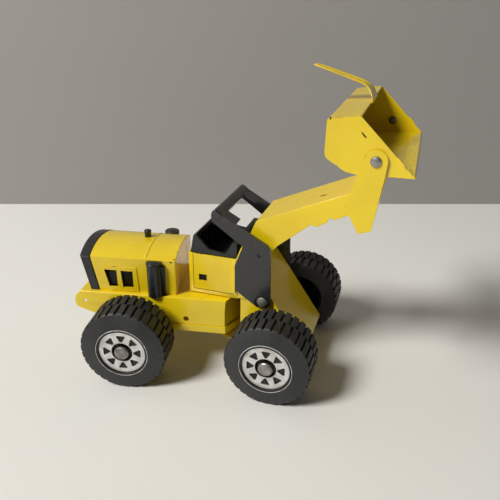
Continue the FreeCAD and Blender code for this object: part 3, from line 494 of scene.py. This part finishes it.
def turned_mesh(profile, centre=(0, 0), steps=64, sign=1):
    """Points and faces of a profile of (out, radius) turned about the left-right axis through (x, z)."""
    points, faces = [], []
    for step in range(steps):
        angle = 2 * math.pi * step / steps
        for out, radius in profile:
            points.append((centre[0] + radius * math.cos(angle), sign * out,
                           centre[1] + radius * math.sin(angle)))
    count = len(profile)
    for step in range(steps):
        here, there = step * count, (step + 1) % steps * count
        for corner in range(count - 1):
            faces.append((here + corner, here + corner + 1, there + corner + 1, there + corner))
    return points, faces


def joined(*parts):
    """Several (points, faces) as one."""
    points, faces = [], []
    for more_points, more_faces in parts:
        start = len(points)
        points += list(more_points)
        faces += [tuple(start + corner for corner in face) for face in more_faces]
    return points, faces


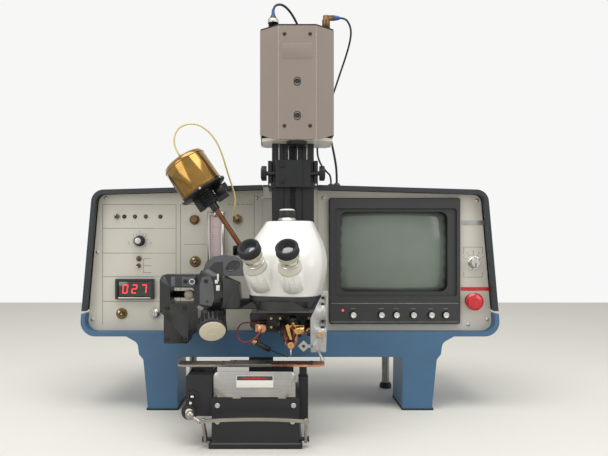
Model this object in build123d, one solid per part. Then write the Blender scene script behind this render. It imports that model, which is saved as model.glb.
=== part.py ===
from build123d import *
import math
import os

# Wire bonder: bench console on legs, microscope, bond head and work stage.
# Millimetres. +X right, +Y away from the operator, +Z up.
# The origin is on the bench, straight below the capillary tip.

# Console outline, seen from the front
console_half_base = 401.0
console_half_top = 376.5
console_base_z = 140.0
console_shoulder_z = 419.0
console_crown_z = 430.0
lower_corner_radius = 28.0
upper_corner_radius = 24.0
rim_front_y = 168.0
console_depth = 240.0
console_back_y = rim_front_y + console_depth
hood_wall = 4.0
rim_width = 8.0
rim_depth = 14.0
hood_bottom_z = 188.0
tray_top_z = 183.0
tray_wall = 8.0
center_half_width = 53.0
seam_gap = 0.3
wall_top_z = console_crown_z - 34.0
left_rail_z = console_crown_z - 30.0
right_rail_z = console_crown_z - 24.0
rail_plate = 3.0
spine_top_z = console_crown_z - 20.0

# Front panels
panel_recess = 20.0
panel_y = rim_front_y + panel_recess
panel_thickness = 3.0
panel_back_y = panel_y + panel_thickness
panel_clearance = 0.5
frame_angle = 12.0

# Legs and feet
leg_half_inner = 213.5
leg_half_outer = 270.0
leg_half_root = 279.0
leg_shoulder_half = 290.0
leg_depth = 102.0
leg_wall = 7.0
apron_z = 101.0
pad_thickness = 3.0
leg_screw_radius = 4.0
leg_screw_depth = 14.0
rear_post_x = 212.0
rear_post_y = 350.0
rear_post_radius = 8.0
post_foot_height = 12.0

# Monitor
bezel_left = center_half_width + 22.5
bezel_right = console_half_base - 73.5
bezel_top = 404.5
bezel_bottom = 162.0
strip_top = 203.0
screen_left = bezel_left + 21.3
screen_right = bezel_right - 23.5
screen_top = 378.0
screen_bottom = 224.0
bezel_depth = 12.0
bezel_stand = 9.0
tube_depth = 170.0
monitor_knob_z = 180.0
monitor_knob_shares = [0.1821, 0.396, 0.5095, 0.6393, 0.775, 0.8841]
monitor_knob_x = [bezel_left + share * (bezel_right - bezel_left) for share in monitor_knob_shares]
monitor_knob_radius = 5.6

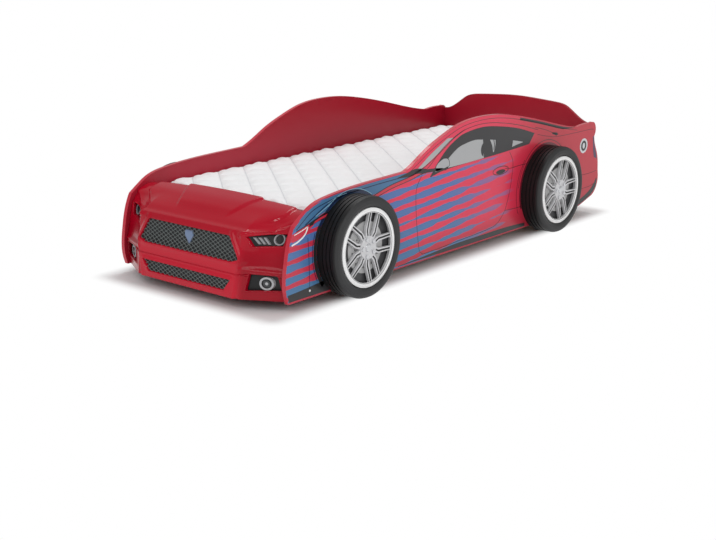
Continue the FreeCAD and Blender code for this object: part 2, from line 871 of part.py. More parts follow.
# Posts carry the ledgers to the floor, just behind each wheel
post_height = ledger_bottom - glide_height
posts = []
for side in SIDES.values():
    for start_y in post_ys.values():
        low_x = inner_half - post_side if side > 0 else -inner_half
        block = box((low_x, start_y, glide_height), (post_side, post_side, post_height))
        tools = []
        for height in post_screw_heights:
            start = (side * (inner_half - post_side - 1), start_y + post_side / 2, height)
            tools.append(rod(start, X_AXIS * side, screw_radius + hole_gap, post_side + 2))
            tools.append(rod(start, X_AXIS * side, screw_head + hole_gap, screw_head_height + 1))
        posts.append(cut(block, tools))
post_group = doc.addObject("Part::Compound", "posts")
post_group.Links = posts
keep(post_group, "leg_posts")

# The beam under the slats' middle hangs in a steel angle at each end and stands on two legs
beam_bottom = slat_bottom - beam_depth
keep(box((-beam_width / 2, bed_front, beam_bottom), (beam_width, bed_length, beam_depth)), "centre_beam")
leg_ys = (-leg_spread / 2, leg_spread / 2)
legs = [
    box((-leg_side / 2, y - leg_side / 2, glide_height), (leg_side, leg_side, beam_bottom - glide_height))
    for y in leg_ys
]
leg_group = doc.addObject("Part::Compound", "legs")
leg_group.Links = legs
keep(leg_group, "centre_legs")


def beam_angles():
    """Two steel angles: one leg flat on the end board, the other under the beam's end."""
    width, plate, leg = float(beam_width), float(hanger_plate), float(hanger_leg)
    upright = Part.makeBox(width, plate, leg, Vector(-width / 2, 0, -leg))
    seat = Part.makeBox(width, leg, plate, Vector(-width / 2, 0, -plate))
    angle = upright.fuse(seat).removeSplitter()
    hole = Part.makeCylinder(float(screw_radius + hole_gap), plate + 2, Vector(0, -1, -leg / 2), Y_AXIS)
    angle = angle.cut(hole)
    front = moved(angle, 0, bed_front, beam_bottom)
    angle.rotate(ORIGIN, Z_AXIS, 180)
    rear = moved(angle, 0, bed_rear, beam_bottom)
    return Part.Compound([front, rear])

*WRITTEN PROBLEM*
The line with "Model this object" marks the start and the line with "# The origin" marks the end; transcribe every line in that stretch, unchanged.

*THE RESULT*
Model this object in build123d, one solid per part. Then write the Blender scene script behind this render. It imports that model, which is saved as model.glb.
=== part.py ===
from build123d import *
import math
import os

# Wire bonder: bench console on legs, microscope, bond head and work stage.
# Millimetres. +X right, +Y away from the operator, +Z up.
# The origin is on the bench, straight below the capillary tip.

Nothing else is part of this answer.